Na Assembléia do Rio de Janeiro a corrupção gangrenou o Legislativo estadual. O sapato mudou de pé. A CPI passa a ser objeto de meio coativo de extorsão, e não de apurar corrupção. Degradou-se a finalidade da CPI.
Fora isso pouco, é agora o Congresso Nacional que encerra, sem relatório sequer, a CPI mista que deveria apurar a remessa ilegal de, no mínimo, US$ 30 bilhões para o exterior, pelo Banestado, por meio da famosa conta CC5. A mesma conta que Ciro Gomes prometia devassar quando candidato à Presidência da Republica, em 2002. O que se assistiu, com perplexidade, foi a uma sucessão de incidentes entre o presidente e o relator, numa disputa desastrosa para os trabalhos da comissão. A mídia era nutrida de denúncias de suspeição de comprometimento, ora sobre congressistas do partido de um, ora de outro dos litigantes.

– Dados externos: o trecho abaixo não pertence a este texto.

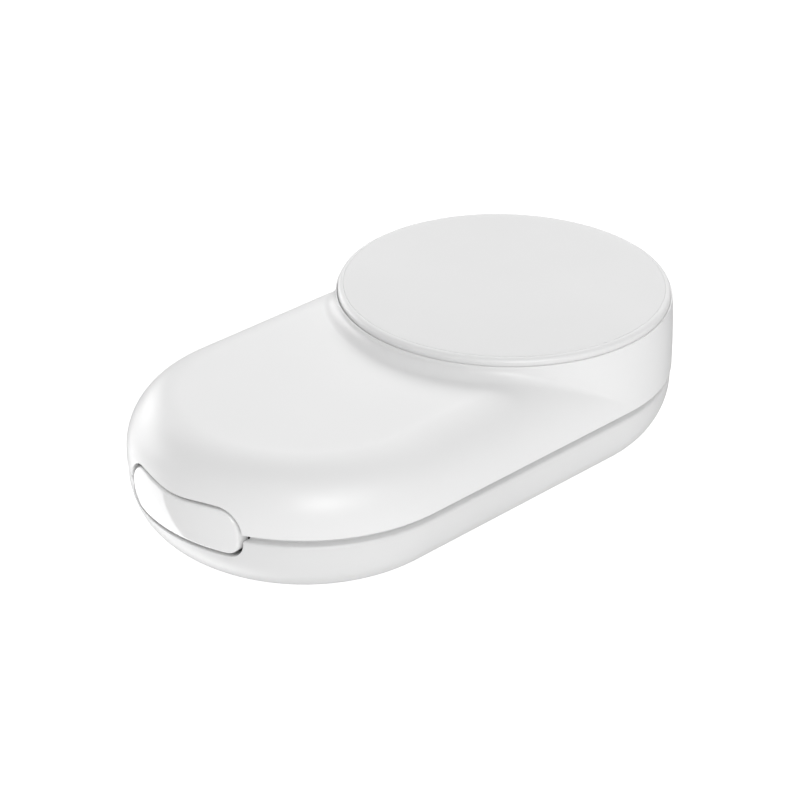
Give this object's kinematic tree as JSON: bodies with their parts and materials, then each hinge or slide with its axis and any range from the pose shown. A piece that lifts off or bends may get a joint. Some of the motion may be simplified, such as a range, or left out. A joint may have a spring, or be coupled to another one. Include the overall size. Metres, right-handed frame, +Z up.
{
  "type": "portable magnetic wireless charger",
  "caption": "Pill-shaped pocket battery pack with a raised round magnetic charging disc at one end and a push button in the opposite rounded end.",
  "frame": {"origin": "centre of the footprint, on the table", "axes": "+X along the length towards the charging disc, +Y across, +Z up"},
  "size_m": [0.108, 0.06, 0.028],
  "materials": {
    "upper_shell": "white satin plastic",
    "lower_shell": "white satin plastic",
    "disc_cap": "white plastic with a rounded edge",
    "disc_pad": "light grey soft-touch silicone",
    "magnet_ring": "nickel-plated magnets",
    "magnet_yoke": "thin steel",
    "charging_coil": "wound enamelled copper wire",
    "ferrite_shield": "sintered ferrite",
    "coil_carrier": "moulded plastic",
    "heat_spreader": "aluminium sheet",
    "coil_leads": "enamelled copper wire",
    "battery_cells": "cell in a green sleeve",
    "cell_cradle": "moulded plastic",
    "cell_straps": "nickel strip",
    "cell_leads": "insulated wire",
    "cell_sensor": "coated thermistor bead",
    "foam_pads": "closed-cell foam",
    "main_board": "glass-fibre circuit board",
    "board_chips": "moulded chip packages",
    "board_coils": "shielded inductor and capacitor",
    "usb_shell": "drawn steel",
    "usb_tongue": "black contact tongue",
    "board_screws": "plated steel",
    "status_led": "small lamp package",
    "light_pipe": "clear plastic",
    "button_cap": "glossy white plastic",
    "button_guide": "moulded plastic",
    "button_springs": "spring wire",
    "post_clips": "spring steel",
    "switch_body": "moulded switch body",
    "switch_plunger": "moulded plunger",
    "button_board": "glass-fibre circuit board",
    "guide_screws": "plated steel",
    "button_ribbon": "flat film cable",
    "case_screws": "plated steel",
    "foot_pad": "pale grey silicone rubber"
  },
  "bodies": {
    "base": {"upper_shell": "upper_shell", "lower_shell": "lower_shell", "disc_cap": "disc_cap", "disc_pad": "disc_pad", "magnet_ring": "magnet_ring", "magnet_yoke": "magnet_yoke", "charging_coil": "charging_coil", "ferrite_shield": "ferrite_shield", "coil_carrier": "coil_carrier", "heat_spreader": "heat_spreader", "coil_leads": "coil_leads", "battery_cells": "battery_cells", "cell_cradle": "cell_cradle", "cell_straps": "cell_straps", "cell_leads": "cell_leads", "cell_sensor": "cell_sensor", "foam_pads": "foam_pads", "main_board": "main_board", "board_chips": "board_chips", "board_coils": "board_coils", "usb_shell": "usb_shell", "usb_tongue": "usb_tongue", "board_screws": "board_screws", "status_led": "status_led", "light_pipe": "light_pipe", "button_guide": "button_guide", "button_springs": "button_springs", "switch_body": "switch_body", "button_board": "button_board", "guide_screws": "guide_screws", "button_ribbon": "button_ribbon", "case_screws": "case_screws", "foot_pad": "foot_pad"},
    "button": {"button_cap": "button_cap", "post_clips": "post_clips"},
    "plunger": {"switch_plunger": "switch_plunger"}
  },
  "joints": [
    {"name": "button_press", "type": "slide", "parent": "base", "child": "button", "axis": [1, 0, 0], "range_m": [0, 0.0008], "stiffness_N_per_m": 1500, "springref_m": -0.0005, "deforming": ["button_springs"]},
    {"name": "switch_press", "type": "slide", "parent": "base", "child": "plunger", "axis": [1, 0, 0], "range_m": [0, 0.0008]}
  ],
  "couplings": [
    {"joint": "switch_press", "follows": "button_press", "ratio": 1}
  ]
}
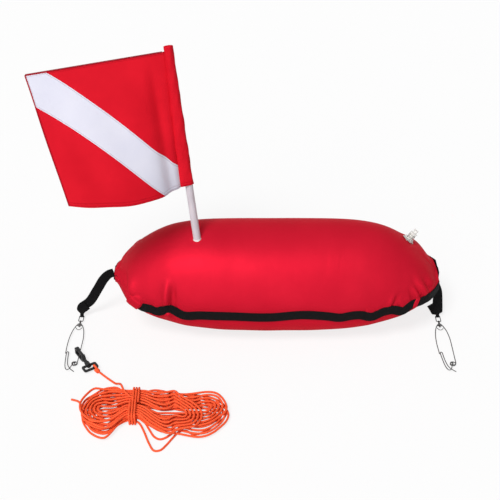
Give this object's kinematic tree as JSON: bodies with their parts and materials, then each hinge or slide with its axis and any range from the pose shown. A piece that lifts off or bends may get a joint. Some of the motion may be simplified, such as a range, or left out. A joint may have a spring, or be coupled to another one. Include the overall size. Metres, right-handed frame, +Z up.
{
  "type": "dive flag float",
  "caption": "Inflated red nylon towing float with a diver-down flag on a pole, an inflation valve, swivel wire clips on webbing straps, and a snap hook with a hank of line.",
  "frame": {"origin": "on the float's flat resting face, under the middle of the float", "axes": "+X along the float towards the valve end, +Y towards its back, away from the line, +Z up"},
  "size_m": [0.9878, 0.6523, 0.6836],
  "materials": {
    "nylon_red": "woven nylon with a soft sheen",
    "bladder_film": "plastic film",
    "webbing_black": "woven webbing",
    "pole_plastic": "milky tube",
    "flag_red": "woven cloth",
    "flag_white": "woven cloth",
    "clear_plastic": "clear soft plastic",
    "steel_wire": "drawn wire",
    "black_plastic": "moulded",
    "rope_orange": "braided line"
  },
  "bodies": {
    "float": {"cover_top": "nylon_red", "cover_bottom": "nylon_red", "bladder": "bladder_film", "edge_webbing_front": "webbing_black", "edge_webbing_back": "webbing_black", "pole_socket": "bladder_film", "valve_base": "clear_plastic", "valve_collar": "clear_plastic"},
    "pole": {"flag_pole": "pole_plastic", "pole_plug": "black_plastic", "pole_cap": "black_plastic"},
    "flag": {"flag_sleeve": "flag_red", "flag_field_upper": "flag_red", "flag_stripe": "flag_white", "flag_field_lower": "flag_red", "flag_hem": "flag_red", "flag_stiffener": "pole_plastic"},
    "cap": {"valve_cap": "clear_plastic"},
    "flap": {"valve_flap": "clear_plastic"},
    "left_strap": {"strap_left": "webbing_black"},
    "right_strap": {"strap_right": "webbing_black"},
    "left_swivel": {"swivel_eye_left": "steel_wire"},
    "right_swivel": {"swivel_eye_right": "steel_wire"},
    "left_clip": {"clip_frame_left": "steel_wire", "swivel_guard_left": "steel_wire"},
    "right_clip": {"clip_frame_right": "steel_wire", "swivel_guard_right": "steel_wire"},
    "left_arm": {"clip_arm_left": "steel_wire"},
    "right_arm": {"clip_arm_right": "steel_wire"},
    "hook": {"hook_body": "black_plastic"},
    "gate": {"hook_gate": "black_plastic"},
    "line": {"hook_loop": "black_plastic", "rope_knot": "rope_orange", "rope_lead": "rope_orange", "rope_hank": "rope_orange", "rope_tie": "rope_orange", "rope_tail": "rope_orange"}
  },
  "joints": [
    {"name": "pole_lift", "type": "slide", "parent": "float", "child": "pole", "axis": [-0.125, 0.2563, 0.9585], "range_m": [0, 0.085]},
    {"name": "flag_turn", "type": "hinge", "parent": "pole", "child": "flag", "pos_m": [-0.189, -0.034, 0.2397], "axis": [-0.125, 0.2563, 0.9585], "continuous": true},
    {"name": "valve_cap_pull", "type": "slide", "parent": "float", "child": "cap", "axis": [0.6317, 0.1926, 0.7509], "range_m": [0, 0.012]},
    {"name": "valve_flap_open", "type": "hinge", "parent": "float", "child": "flap", "pos_m": [0.30824, 0.02755, 0.19051], "axis": [-0.124, 0.9813, -0.1474], "range_deg": [0, 40], "stiffness_Nm_per_rad": 0.0002, "springref_deg": -17.19},
    {"name": "left_strap_swing", "type": "hinge", "parent": "float", "child": "left_strap", "pos_m": [-0.39867, 0, 0.11804], "axis": [0, 0, 1], "range_deg": [-80, 10]},
    {"name": "right_strap_lift", "type": "hinge", "parent": "float", "child": "right_strap", "pos_m": [0.39882, 0, 0.12704], "axis": [0, -1, 0], "range_deg": [0, 80]},
    {"name": "left_eye_rock", "type": "hinge", "parent": "left_strap", "child": "left_swivel", "pos_m": [-0.48385, -0.03102, 0.00565], "axis": [-0.9994, 0.0349, 0], "range_deg": [0, 50]},
    {"name": "right_eye_rock", "type": "hinge", "parent": "right_strap", "child": "right_swivel", "pos_m": [0.4045, -0.032, 0.00565], "axis": [-1, 0, 0], "range_deg": [0, 50]},
    {"name": "left_clip_spin", "type": "hinge", "parent": "left_swivel", "child": "left_clip", "pos_m": [-0.485, -0.064, 0.00565], "axis": [-0.0349, -0.9994, 0], "continuous": true},
    {"name": "right_clip_spin", "type": "hinge", "parent": "right_swivel", "child": "right_clip", "pos_m": [0.4045, -0.065, 0.00565], "axis": [0, -1, 0], "continuous": true},
    {"name": "left_arm_open", "type": "hinge", "parent": "left_clip", "child": "left_arm", "pos_m": [-0.4787, -0.20726, 0.00565], "axis": [0, 0, -1], "range_deg": [0, 12], "stiffness_Nm_per_rad": 0.1, "springref_deg": -11.46},
    {"name": "right_arm_open", "type": "hinge", "parent": "right_clip", "child": "right_arm", "pos_m": [0.4158, -0.20796, 0.00565], "axis": [0, 0, -1], "range_deg": [0, 12], "stiffness_Nm_per_rad": 0.1, "springref_deg": -11.46},
    {"name": "hook_swing", "type": "hinge", "parent": "left_clip", "child": "hook", "pos_m": [-0.47112, -0.17656, 0.00565], "axis": [-0.0349, -0.9994, 0], "range_deg": [0, 120]},
    {"name": "hook_gate_open", "type": "hinge", "parent": "hook", "child": "gate", "pos_m": [-0.46115, -0.19172, 0.017], "axis": [-0.8356, -0.5494, 0], "range_deg": [0, 20], "stiffness_Nm_per_rad": 0.02, "springref_deg": -17.19},
    {"name": "hook_loop_spin", "type": "hinge", "parent": "hook", "child": "line", "pos_m": [-0.44958, -0.20931, 0.0076], "axis": [0.5494, -0.8356, 0], "continuous": true}
  ]
}
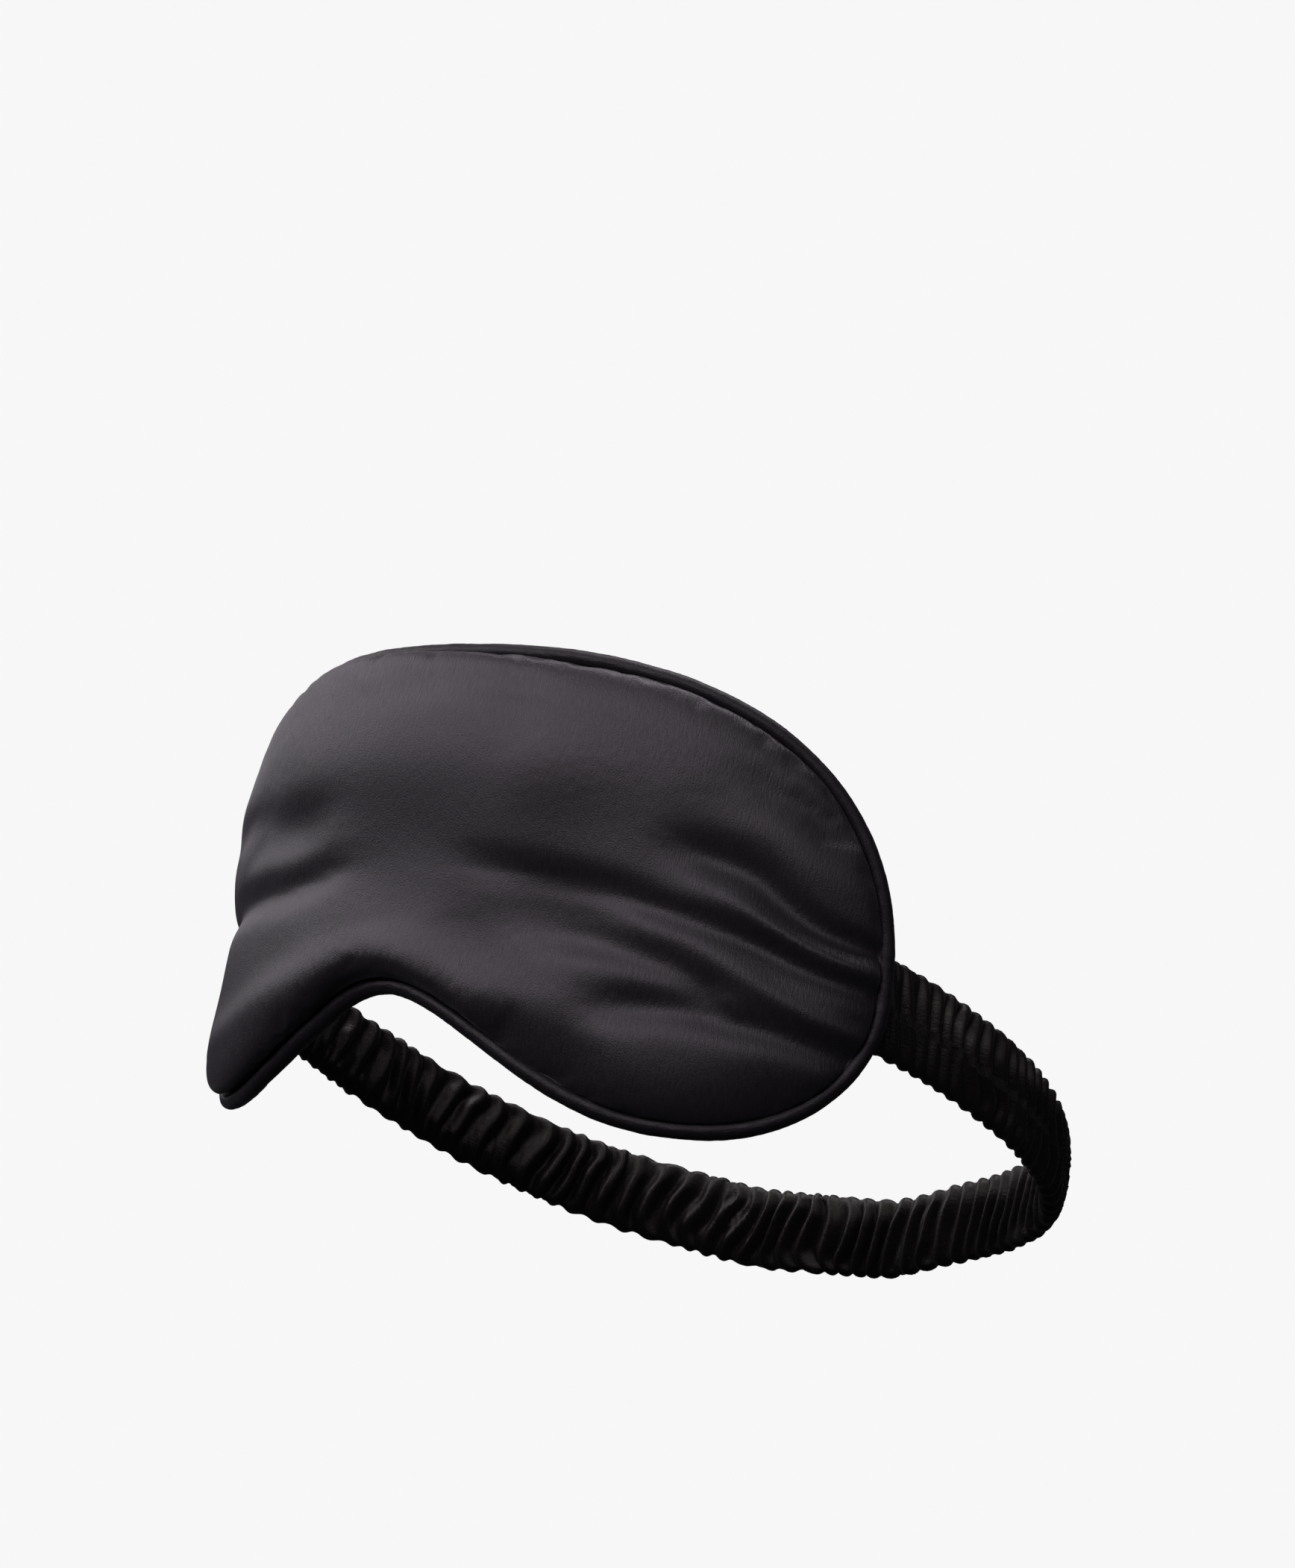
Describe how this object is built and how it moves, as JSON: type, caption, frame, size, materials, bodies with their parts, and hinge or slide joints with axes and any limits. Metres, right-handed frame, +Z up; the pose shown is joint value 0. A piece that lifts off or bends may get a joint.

O desfecho não poderia ser mais frustrante, já chamado de "presente natalino" oferecido a todos os suspeitos de culpa, já que a imprensa informa que o relator, encarnando Papai Noel, chegou ao máximo de solércia: propôs o indulto generalizado. Entrementes, um senador da liderança do governo tinha seus negócios com a CC5 do Banestado publicados como remessas feitas por intermédio de doleiros, que Sua Excelência nega e os jornais confirmam. Em represália, talvez, o relator, em seu relatório, incluiu um presidente do Banco Central (BC) que fez parte do governo de Fernando Henrique Cardoso, do partido do presidente da comissão, que logo se apressa a fazer relatório alternativo, indiciando o atual presidente do BC. Clara a represália. Nenhum relatório foi votado.
O prejuízo não é só do dinheiro do povo, financiando essa página por todos os títulos deplorável. A CPI do Banestado não deu em pizza, foi para o lixo do Legislativo.